Selbstverständlich ist eine dermaßen nüchterne Interpretation dem Ereignis nicht angemessen und so gab es schon in frühchristlicher Zeit metaphysische Deutung der Königsgaben. In apokryphen Texten wurde erklärt, dass die drei Geschenke die Rollen des Heilands versinnbildlichten: Das Gold stand für seine Rolle als König, der Weihrauch symbolisierte sein Gottwesen und die Myrrhe erinnerte daran, dass er ein (sterblicher) Mensch war, denn Myrrhe war auch eine klassische Opfergabe.

Vom Geschenk zum Sinnbild für geistige Gaben

Diese Deutung wandelte im Lauf der Jahrhunderte und die drei Geschenke wurden zum Sinnbild dessen, was ein Christ seinem Gott schenken soll: Im opus imperfectum in matthaeum aus dem 5. Jahrhundert stehen Gold, Weihrauch und Myrrhe stellvertretend für Glaube, Gebet und gute Werke. Und Martin Luther ordnete sie den christlichen Tugenden Hoffnung, Glaube und Liebe zu.

So wurden aus kostbaren Geschenken geistige Gaben, die dem Beschenkten zur Ehre und dem Schenkenden als Ansporn für ein gutes Leben dienen sollten. Am besten hört man sich die Kantate „Sie werden aus Saba alle kommen“ von Johann Sebastian Bach an. Dort werden die Geschenke genau erklärt.

Des Glaubens Gold, der Weihrauch des Gebets /

Die Myrrhe der Geduld sind meine Gaben /

Die sollst Du, Jesu, für und für /

Zum Eigentum und zum Geschenke haben.

Für Ungeduldige: die Stelle findet sich bei 11:03. Der Anfang ist aber auch sehr schön.

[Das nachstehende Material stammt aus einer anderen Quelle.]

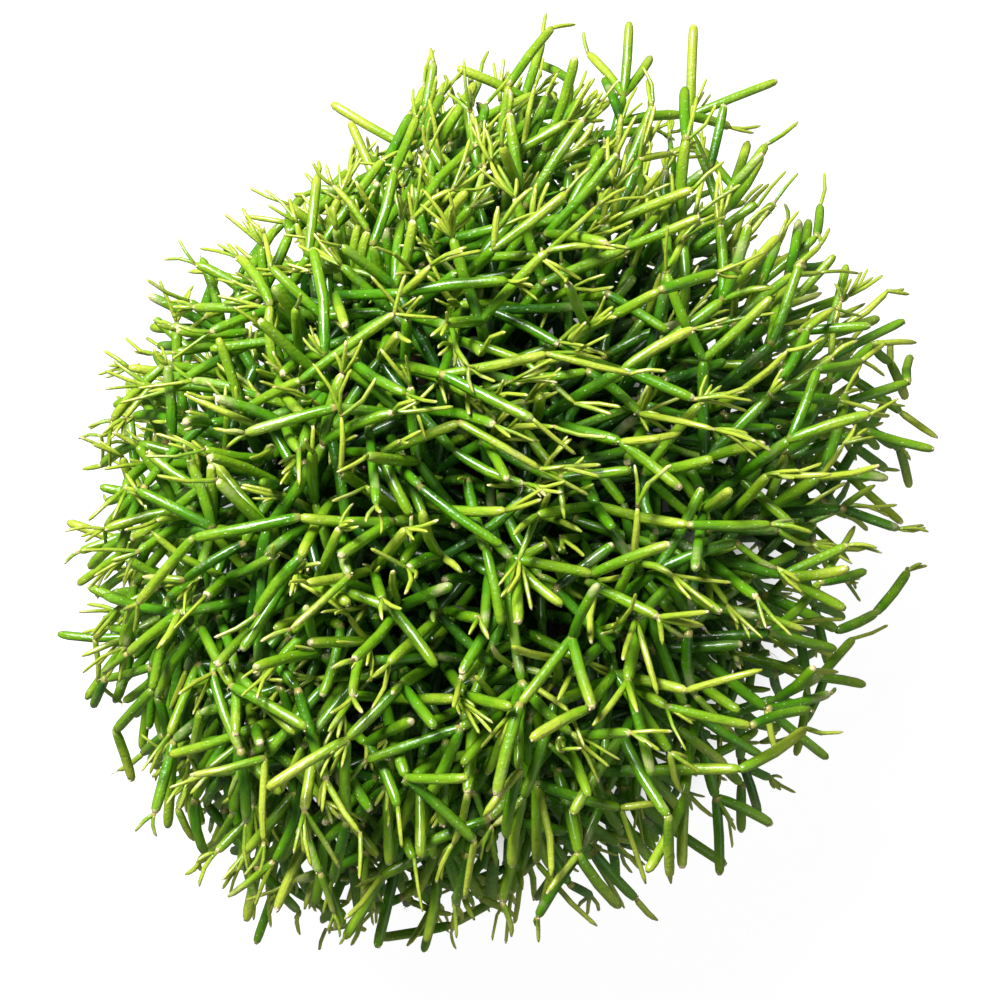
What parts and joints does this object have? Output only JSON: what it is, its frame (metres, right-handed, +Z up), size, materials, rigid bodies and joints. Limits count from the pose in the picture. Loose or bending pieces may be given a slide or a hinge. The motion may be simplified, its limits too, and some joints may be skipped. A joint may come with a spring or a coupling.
{
  "type": "potted mistletoe cactus",
  "caption": "Potted mistletoe cactus: a dense round mop of thin, smooth, forking green stems with pale tips and young shoots, spilling over the rim of a plain round nursery pot.",
  "frame": {"origin": "centre of the pot's flat base, on the surface that the pot stands on", "axes": "+Z up along the pot's axis; seen from above, +Y is the far side of the plant and +X its right side"},
  "size_m": [0.2863, 0.306, 0.2171],
  "materials": {
    "pot_plastic": "moulded black polypropylene with a fine matte grain",
    "potting_soil": "loose, moist, dark brown peat",
    "stem_flesh": "smooth waxy green skin, yellower towards the tips"
  },
  "bodies": {
    "root": {"pot": "pot_plastic", "potting_soil": "potting_soil", "stem_01": "stem_flesh", "stem_02": "stem_flesh", "stem_03": "stem_flesh", "stem_04": "stem_flesh", "stem_05": "stem_flesh", "stem_06": "stem_flesh", "stem_07": "stem_flesh", "stem_08": "stem_flesh", "stem_09": "stem_flesh", "stem_10": "stem_flesh", "stem_11": "stem_flesh", "stem_12": "stem_flesh", "stem_13": "stem_flesh", "stem_14": "stem_flesh", "stem_15": "stem_flesh", "stem_16": "stem_flesh", "stem_17": "stem_flesh", "stem_18": "stem_flesh", "stem_19": "stem_flesh", "stem_20": "stem_flesh", "stem_21": "stem_flesh", "stem_22": "stem_flesh", "stem_23": "stem_flesh", "stem_24": "stem_flesh", "stem_25": "stem_flesh", "stem_26": "stem_flesh", "stem_27": "stem_flesh", "stem_28": "stem_flesh", "stem_29": "stem_flesh", "stem_30": "stem_flesh", "stem_31": "stem_flesh", "stem_32": "stem_flesh", "stem_33": "stem_flesh", "stem_34": "stem_flesh", "stem_35": "stem_flesh", "stem_36": "stem_flesh", "stem_37": "stem_flesh", "stem_38": "stem_flesh", "stem_39": "stem_flesh", "stem_40": "stem_flesh"}
  },
  "joints": []
}
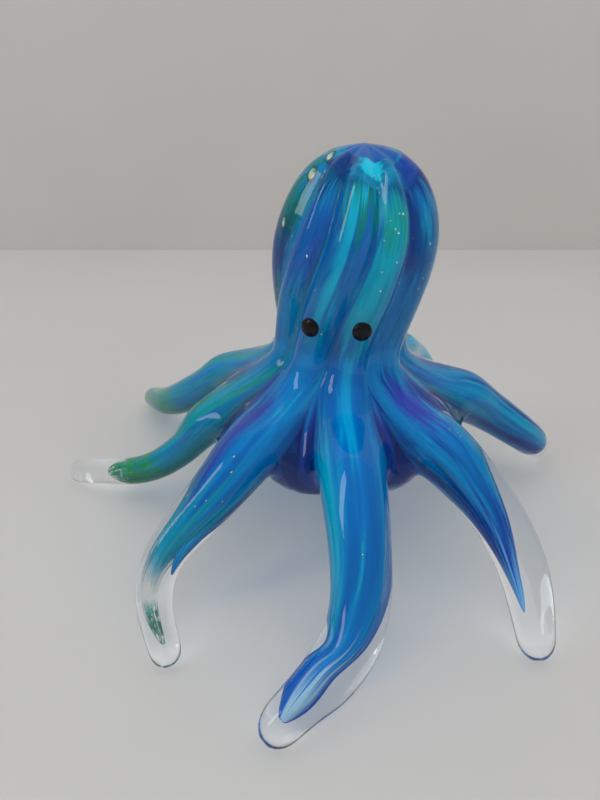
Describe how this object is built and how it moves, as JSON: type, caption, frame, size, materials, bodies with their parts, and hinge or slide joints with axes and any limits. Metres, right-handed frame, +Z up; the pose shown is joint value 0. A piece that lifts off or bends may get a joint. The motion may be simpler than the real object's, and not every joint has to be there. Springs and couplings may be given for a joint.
{
  "type": "glass octopus figurine",
  "caption": "Solid glass octopus that stands on curved arms, with a ribbed domed head, a coloured core under a clear casing and black dot eyes.",
  "frame": {"origin": "on the resting surface, under the middle of the figure's bounding box", "axes": "+Z up through the head; -Y is the way the face looks; +X is to the right as seen from the front"},
  "size_m": [0.1958, 0.195, 0.124],
  "materials": {
    "clear_glass": "clear fire-polished glass with a few seed bubbles",
    "turquoise_glass": "turquoise and royal blue streaks laid lengthwise, under the clear casing",
    "blue_glass": "medium blue with turquoise, indigo and green streaks, fading out before the arm's tip",
    "black_glass": "opaque black, glossy"
  },
  "bodies": {
    "root": {"arm_back_casing": "clear_glass", "arm_back_core": "blue_glass", "arm_back_left_casing": "clear_glass", "arm_back_left_core": "blue_glass", "arm_back_right_casing": "clear_glass", "arm_back_right_core": "blue_glass", "arm_front_casing": "clear_glass", "arm_front_core": "blue_glass", "arm_front_left_casing": "clear_glass", "arm_front_left_core": "blue_glass", "arm_front_right_casing": "clear_glass", "arm_front_right_core": "blue_glass", "arm_left_casing": "clear_glass", "arm_left_core": "blue_glass", "arm_right_casing": "clear_glass", "arm_right_core": "blue_glass", "eye_left": "black_glass", "eye_right": "black_glass", "mantle_casing": "clear_glass", "mantle_core": "turquoise_glass"}
  },
  "joints": []
}
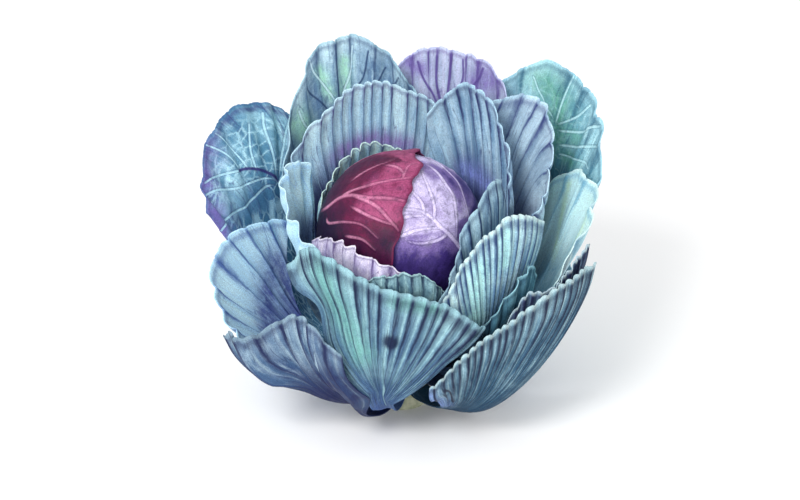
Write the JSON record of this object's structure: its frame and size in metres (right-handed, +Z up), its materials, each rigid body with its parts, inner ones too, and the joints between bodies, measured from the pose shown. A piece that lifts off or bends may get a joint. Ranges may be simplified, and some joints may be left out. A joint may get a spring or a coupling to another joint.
{
  "type": "cabbage head",
  "caption": "Round head of tightly closed leaves in a wide rosette of open, pleated outer leaves, standing on its cut stalk.",
  "frame": {"origin": "centre of the flat cut face under the stalk", "axes": "+Z up through the stalk and the head, -Y towards the viewer of the picture, +X to the viewer's right"},
  "size_m": [0.3517, 0.2753, 0.2922],
  "materials": {
    "stalk": "pale woody cut",
    "heart": "smooth, waxy",
    "head_leaf_violet": "smooth, waxy",
    "head_leaf_red": "smooth, waxy",
    "head_leaf_lilac": "matt, waxy bloom",
    "collar_leaf_front": "matt, waxy bloom",
    "collar_leaf_back": "matt, waxy bloom",
    "leaf_right_inner": "matt, waxy bloom",
    "leaf_left_inner": "matt, waxy bloom",
    "leaf_back_right_inner": "matt, waxy bloom",
    "leaf_back_left_inner": "matt, waxy bloom",
    "leaf_right_upright": "matt, waxy bloom",
    "leaf_right_fan": "matt, waxy bloom",
    "leaf_right_middle": "matt, waxy bloom",
    "leaf_right": "matt, waxy bloom",
    "leaf_back_left_tall": "matt, waxy bloom",
    "leaf_back_violet": "matt, waxy bloom",
    "leaf_right_back_green": "matt, waxy bloom",
    "leaf_front": "matt, waxy bloom",
    "leaf_left_front": "matt, waxy bloom",
    "leaf_left_round": "matt, waxy bloom",
    "leaf_left_low": "matt, waxy bloom",
    "leaf_right_low_inner": "matt, waxy bloom",
    "leaf_right_low": "matt, waxy bloom",
    "leaf_back_left_low": "matt, waxy bloom",
    "leaf_right_back_low": "matt, waxy bloom",
    "leaf_back_right_low": "matt, waxy bloom"
  },
  "bodies": {
    "root": {"stalk": "stalk", "heart": "heart", "head_leaf_violet": "head_leaf_violet", "head_leaf_red": "head_leaf_red", "head_leaf_lilac": "head_leaf_lilac", "collar_leaf_front": "collar_leaf_front", "collar_leaf_back": "collar_leaf_back", "leaf_right_inner": "leaf_right_inner", "leaf_left_inner": "leaf_left_inner", "leaf_back_right_inner": "leaf_back_right_inner", "leaf_back_left_inner": "leaf_back_left_inner", "leaf_right_upright": "leaf_right_upright", "leaf_right_fan": "leaf_right_fan", "leaf_right_middle": "leaf_right_middle", "leaf_right": "leaf_right", "leaf_back_left_tall": "leaf_back_left_tall", "leaf_back_violet": "leaf_back_violet", "leaf_right_back_green": "leaf_right_back_green", "leaf_front": "leaf_front", "leaf_left_front": "leaf_left_front", "leaf_left_round": "leaf_left_round", "leaf_left_low": "leaf_left_low", "leaf_right_low_inner": "leaf_right_low_inner", "leaf_right_low": "leaf_right_low", "leaf_back_left_low": "leaf_back_left_low", "leaf_right_back_low": "leaf_right_back_low", "leaf_back_right_low": "leaf_back_right_low"}
  },
  "joints": []
}
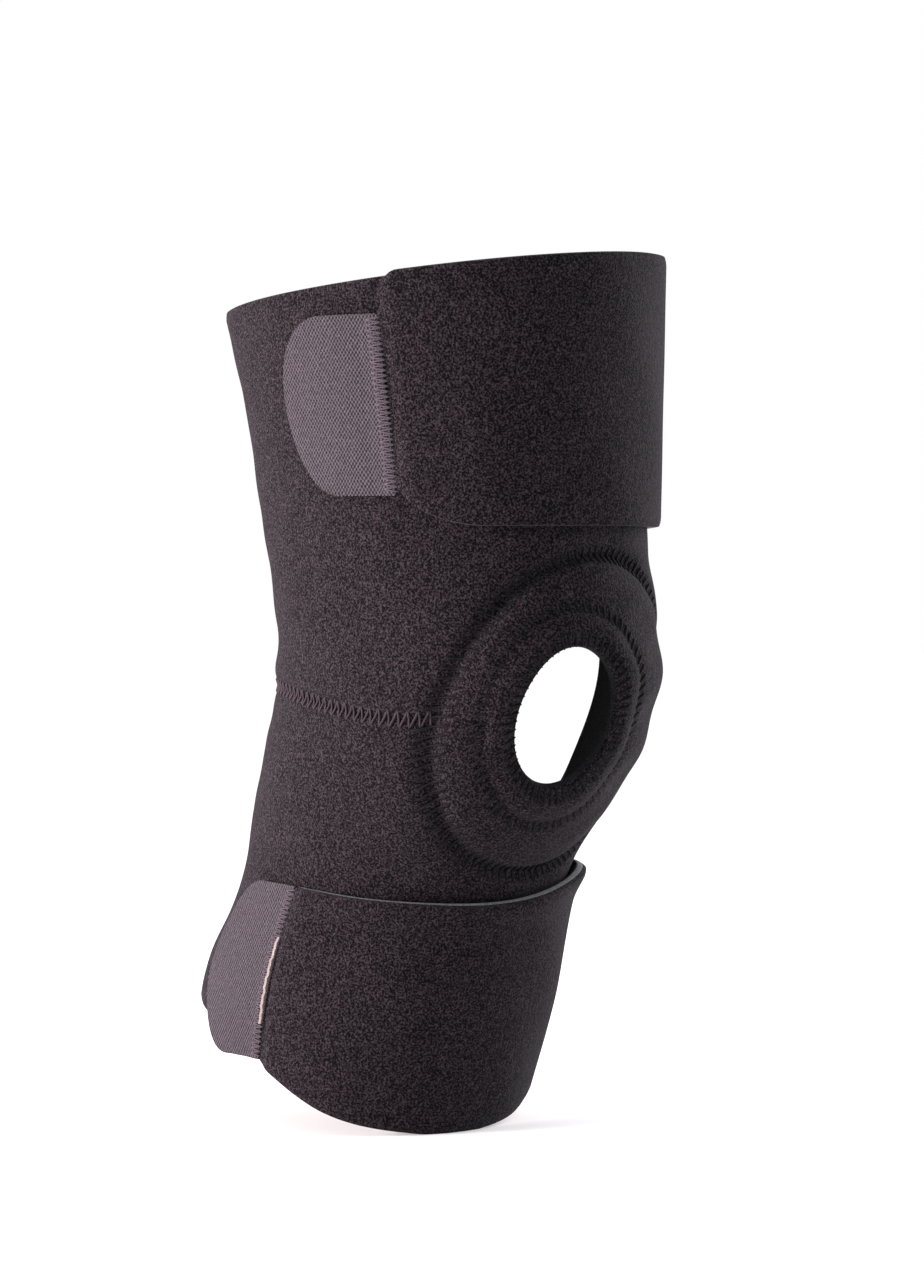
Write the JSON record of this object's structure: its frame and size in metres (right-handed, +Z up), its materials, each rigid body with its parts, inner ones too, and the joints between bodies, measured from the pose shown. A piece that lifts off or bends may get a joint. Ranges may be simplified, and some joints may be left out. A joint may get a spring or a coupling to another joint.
{
  "type": "wraparound knee brace",
  "caption": "Wraparound neoprene knee brace with an open patella window, buttress ring and two flaps that fasten with hook tabs, shaped to a slightly bent right leg",
  "frame": {"origin": "on the knee's side-to-side bending axis, in the middle of the leg passage, at the height of the side seams", "axes": "+Z up along the thigh, -Y to the front of the knee where the patella window is, -X to the outer (lateral) side where both tabs fasten; right leg"},
  "size_m": [0.1506, 0.1826, 0.2999],
  "materials": {
    "plush_loop": "matte",
    "neoprene_foam": "matte",
    "lining": "matte",
    "thread": "matte",
    "tab_thread": "matte",
    "tab_weave": "matte",
    "hooks": "matte",
    "raw_tape": "matte"
  },
  "bodies": {
    "thigh_cuff": {"knee_seam_thread_lateral": "thread", "knee_seam_thread_medial": "thread", "thigh_knee_zone_lateral_foam": "neoprene_foam", "thigh_knee_zone_lateral_lining": "lining", "thigh_knee_zone_lateral_loop": "plush_loop", "thigh_knee_zone_medial_foam": "neoprene_foam", "thigh_knee_zone_medial_lining": "lining", "thigh_knee_zone_medial_loop": "plush_loop", "thigh_panel_foam": "neoprene_foam", "thigh_panel_lining": "lining", "thigh_panel_loop": "plush_loop"},
    "calf_cuff": {"calf_knee_zone_lateral_foam": "neoprene_foam", "calf_knee_zone_lateral_lining": "lining", "calf_knee_zone_lateral_loop": "plush_loop", "calf_knee_zone_medial_foam": "neoprene_foam", "calf_knee_zone_medial_lining": "lining", "calf_knee_zone_medial_loop": "plush_loop", "calf_panel_foam": "neoprene_foam", "calf_panel_lining": "lining", "calf_panel_loop": "plush_loop"},
    "patella_ring": {"insert_seam_thread": "thread", "patella_buttress": "neoprene_foam", "patella_panel_foam": "neoprene_foam", "patella_panel_lining": "lining", "patella_panel_loop": "plush_loop", "patella_rim_cover": "plush_loop", "patella_rim_lining": "lining", "ring_seam_thread": "thread", "window_edge_thread": "thread"},
    "thigh_flap_root": {"thigh_flap_root_foam": "neoprene_foam", "thigh_flap_root_lining": "lining", "thigh_flap_root_loop": "plush_loop"},
    "thigh_flap": {"thigh_flap_foam": "neoprene_foam", "thigh_flap_lining": "lining", "thigh_flap_loop": "plush_loop", "thigh_tab_sewn_end": "tab_weave", "thigh_tab_stitching": "tab_thread"},
    "thigh_tab": {"thigh_tab_backing": "tab_weave", "thigh_tab_hooks": "hooks"},
    "calf_flap_root": {"calf_flap_root_foam": "neoprene_foam", "calf_flap_root_lining": "lining", "calf_flap_root_loop": "plush_loop"},
    "calf_flap": {"calf_flap_foam": "neoprene_foam", "calf_flap_lining": "lining", "calf_flap_loop": "plush_loop", "calf_tab_sewn_end": "tab_weave", "calf_tab_stitching": "tab_thread", "calf_tab_tape_edge": "raw_tape"},
    "calf_tab": {"calf_tab_backing": "tab_weave", "calf_tab_hooks": "hooks"}
  },
  "joints": [
    {"name": "knee_flexion", "type": "hinge", "parent": "thigh_cuff", "child": "calf_cuff", "pos_m": [0, 0, 0], "axis": [1, 0, 0], "range_deg": [-22, 60], "deforming": ["calf_knee_zone_lateral_foam", "calf_knee_zone_lateral_lining", "calf_knee_zone_lateral_loop", "calf_knee_zone_medial_foam", "calf_knee_zone_medial_lining", "calf_knee_zone_medial_loop", "insert_seam_thread", "knee_seam_thread_lateral", "knee_seam_thread_medial", "patella_panel_foam", "patella_panel_lining", "patella_panel_loop", "ring_seam_thread", "thigh_knee_zone_lateral_foam", "thigh_knee_zone_lateral_lining", "thigh_knee_zone_lateral_loop", "thigh_knee_zone_medial_foam", "thigh_knee_zone_medial_lining", "thigh_knee_zone_medial_loop"]},
    {"name": "patella_follow", "type": "hinge", "parent": "thigh_cuff", "child": "patella_ring", "pos_m": [0, 0, 0], "axis": [1, 0, 0], "range_deg": [-11, 30]},
    {"name": "thigh_flap_open", "type": "hinge", "parent": "thigh_cuff", "child": "thigh_flap_root", "pos_m": [0.03462, 0.0616, 0.10039], "axis": [-0.0006, 0.1494, 0.9888], "range_deg": [0, 65]},
    {"name": "thigh_flap_unroll", "type": "hinge", "parent": "thigh_flap_root", "child": "thigh_flap", "pos_m": [0.05922, -0.03837, 0.10489], "axis": [0.0308, 0.0068, 0.9995], "range_deg": [0, 65]},
    {"name": "thigh_tab_peel", "type": "hinge", "parent": "thigh_flap", "child": "thigh_tab", "pos_m": [-0.06131, -0.04927, 0.09756], "axis": [-0.1342, -0.0134, 0.9909], "range_deg": [0, 75]},
    {"name": "calf_flap_open", "type": "hinge", "parent": "calf_cuff", "child": "calf_flap_root", "pos_m": [0.02375, 0.08543, -0.08827], "axis": [0.0686, -0.3036, 0.9503], "range_deg": [0, 65]},
    {"name": "calf_flap_unroll", "type": "hinge", "parent": "calf_flap_root", "child": "calf_flap", "pos_m": [0.04161, 0.00458, -0.10097], "axis": [0.0917, -0.2835, 0.9546], "range_deg": [0, 65]},
    {"name": "calf_tab_peel", "type": "hinge", "parent": "calf_flap", "child": "calf_tab", "pos_m": [-0.07021, 0.01524, -0.09336], "axis": [0.0866, -0.278, 0.9567], "range_deg": [0, 75]}
  ],
  "couplings": [
    {"joint": "patella_follow", "follows": "knee_flexion", "ratio": 0.5},
    {"joint": "thigh_flap_unroll", "follows": "thigh_flap_open", "ratio": 1},
    {"joint": "calf_flap_unroll", "follows": "calf_flap_open", "ratio": 1},
    {"joint": "calf_tab_peel", "follows": "calf_flap_open", "ratio": 1.1538}
  ]
}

Mehr Denken beim Schenken!

Man sieht: Ein Geschenk kann mehr sein als nur das, was es ist. Die Frage ist deshalb nicht nur, was man schenkt, sondern auch warum bzw. wozu. Vielleicht ist es ja eine gute Schenk-Technik (und damit auch eine gute Art, bessere Beratungsgespräche zu führen) wenn man nicht nur nach Budget und äußerem Anlass fragt, sondern auch danach, welche Rolle Schenkender und Beschenkter spielen wollen.

Es muss ja nicht jedes Geschenk gleich eine Idee für künftige Welterlöser sein. Aber nichtsdestotrotz kann jeder Beschenkte viele Rollen einnehmen. So kann ein kleines Kind Abenteurer, Denker oder Forscher sein; der zu beschenkende Ehepartner will vielleicht einmal ein Künstler sein, ein Held – oder ein Schurke. Und nicht zuletzt kann man auch im Bachschen Sinn darüber nachdenken, welche eigene geistige Gabe man mit ins Geschenkpapier wickelt: Von Aufmerksamkeit bis Zuwendung kann jedes Geschenk auch ein Stück vom eigenen Herzen sein, das gegeben wird.

In diesem Sinn wünscht das ganze Team von planet toys ein frohes Weihnachtsfest. Machen Sie schöne Geschenke, lassen Sie sich schön beschenken.